I'm in Charlottesville for the Virginia Festival of the Book. It's officially work, but feels more like a vacation. One key to a happy life, as a friend wrote in a book that will be out later this year, is having a job that feels more like a hobby.
Which reminds me that it has been a shockingly long time since I posted a reading list. Sorry about that. I've been doing a lot of manuscript work, and my pleasure reading has been catch-as-catch-can. But here are some highlights of the past couple of months:
Good Books I've Read Lately
Jodi Compton, HAILEY'S WAR. I was a big fan of Compton's two Sarah Pribek novels, THE 37TH HOUR and SYMPATHY BETWEEN HUMANS, but this book took me by surprise. Hailey Cain is a truly fresh protagonist, and this thriller reveals new secrets almost to the last page. Hailey works as a San Francisco bike messenger after dropping out of West Point under mysterious circumstances. An old friend asks for an unreasonable favor: drive an undocumented Mexican-American teenager south across the border, so she can take care of her dying grandmother. The trip ends in disaster, with Hailey nearly killed and the girl missing. Hailey's determined to find out what happened and why, and make things right if she can.
Rosanne Cash, COMPOSED. I listened to this on audiobook, rather than read it. Cash herself reads it, and it felt like a gift — a lovely, extraordinary book that reports the gains and losses of her life, but makes no attempt to settle scores. I liked her and her music before I listened to the book, and I like her even more now. She's also my favorite follow on Twitter — @rosannecash.
Gillian Flynn, DARK PLACES. Libby Day, now in her early 30s, is the only survivor of a notorious massacre. Her brother Ben is serving multiple life sentences for murdering Libby's mother and sisters. Libby managed to run from the house, and her testimony helped convict her brother. Short on cash, Libby agrees to sell her personal information to a group of true-crime fanatics, and must confront some truths she's never admitted to anyone. Flynn's first novel, SHARP OBJECTS, blew me away, and this book is just as good. I'd like to read it in a book group, because I need to talk to someone about the ending, which felt abrupt and not fully justified.
Lisa Gardner, LOVE YOU MORE. I read this at the recommendation of Joseph Finder, who raved about it. The praise was justified. Gardner keeps her D.D. Warren series fresh by giving equal time to other characters, and in this book, the other character is a Massachusetts state trooper who's found standing over her husband's dead body with a gun in her hand. The trooper, Tessa Leoni, tells us her story in the first person, alternating with the third-person account of Warren's investigation. Twists keep coming, to an ending that is both plausible and deeply satisfying. A virtuoso performance.
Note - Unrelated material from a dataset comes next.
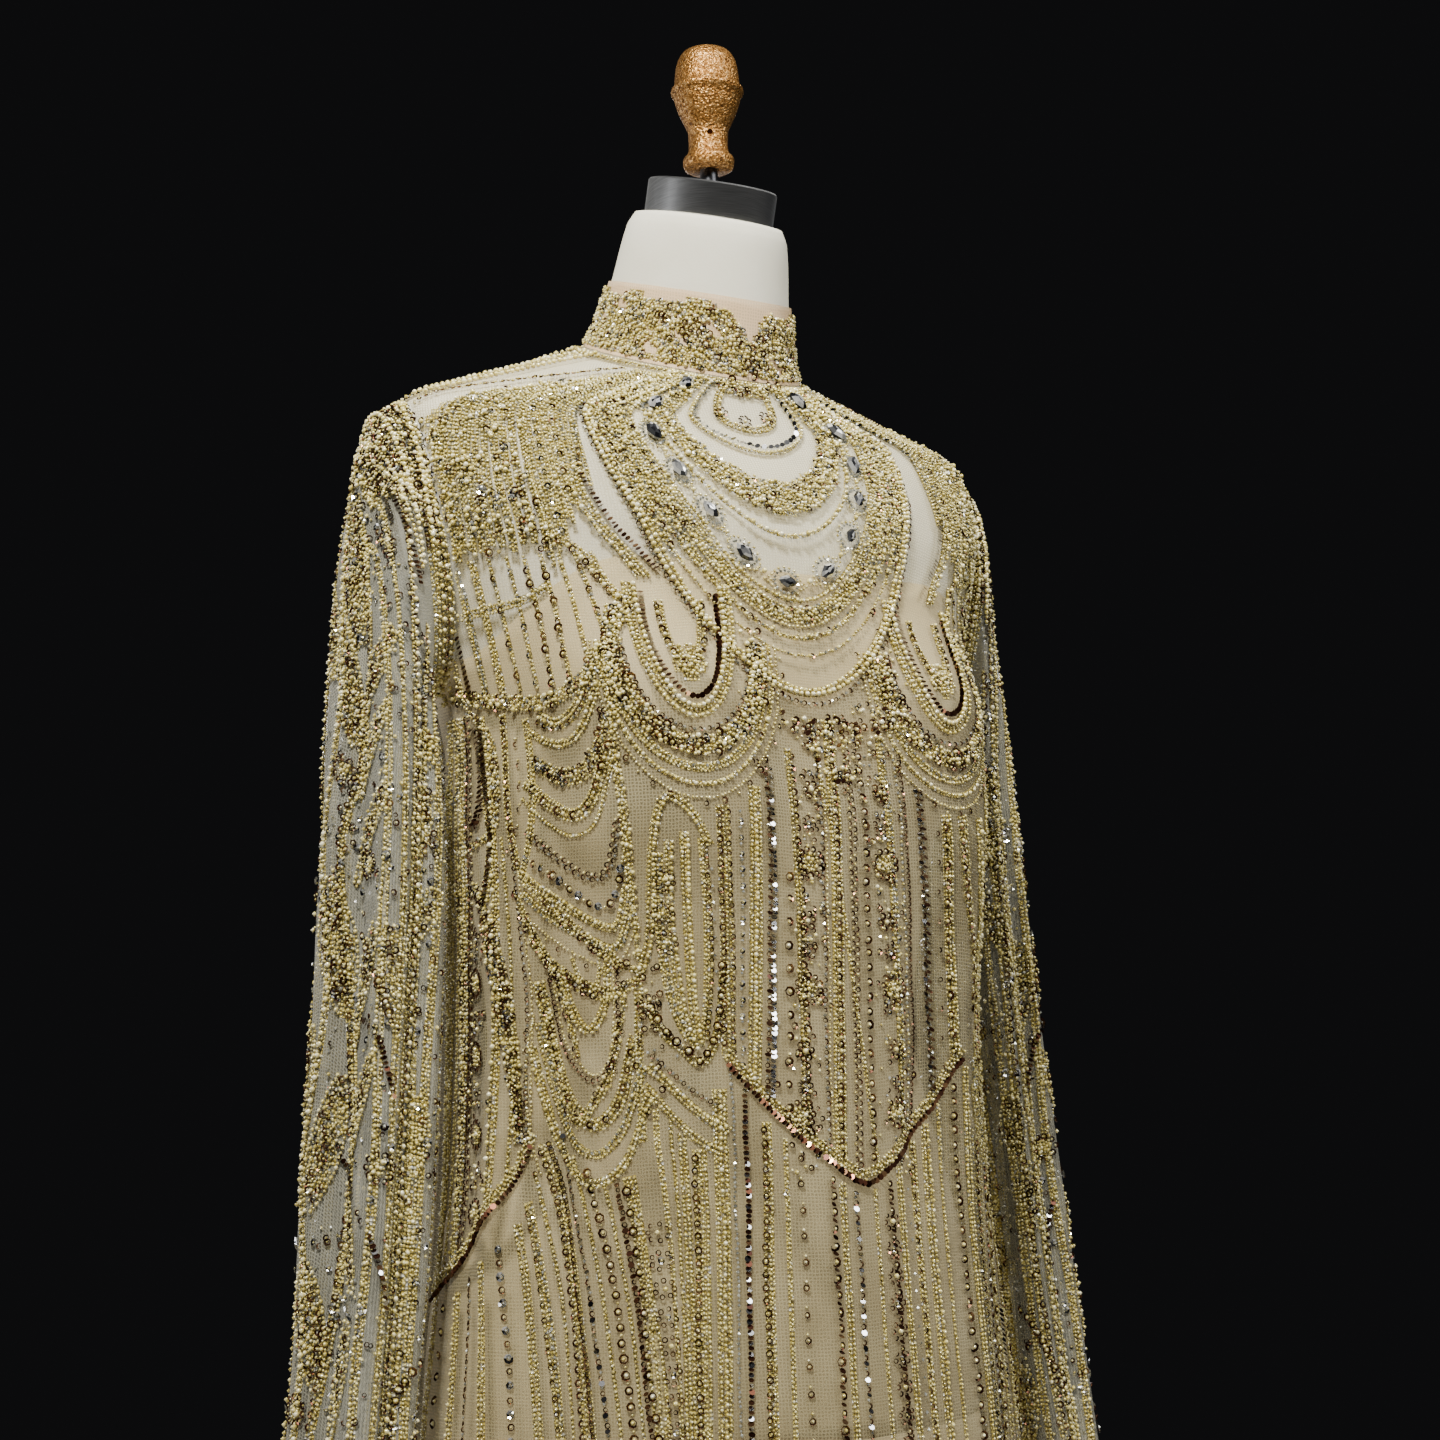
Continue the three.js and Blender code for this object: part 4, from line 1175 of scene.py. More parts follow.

John Connolly, HELL'S BELLS. This book will not be out in the US until October, when it will be called THE INFERNALS (but it's coming out in May in the UK), and my minion status earned me an early copy. I am John's paid minion, and he's a good friend besides, but this is one of those pieces of the job that feels like a hobby, because this book is simply wonderful. In this more-than-worthy sequel to THE GATES, young Samuel Johnson and his faithful Dachshund, Boswell, are sucked into the depths of Hell, along with a couple of policemen, some very unpleasant dwarfs, and an ice cream truck. HELL'S BELLS manages to be both very funny and truly frightening, a rollercoaster that is fierce and wise and smart and kind.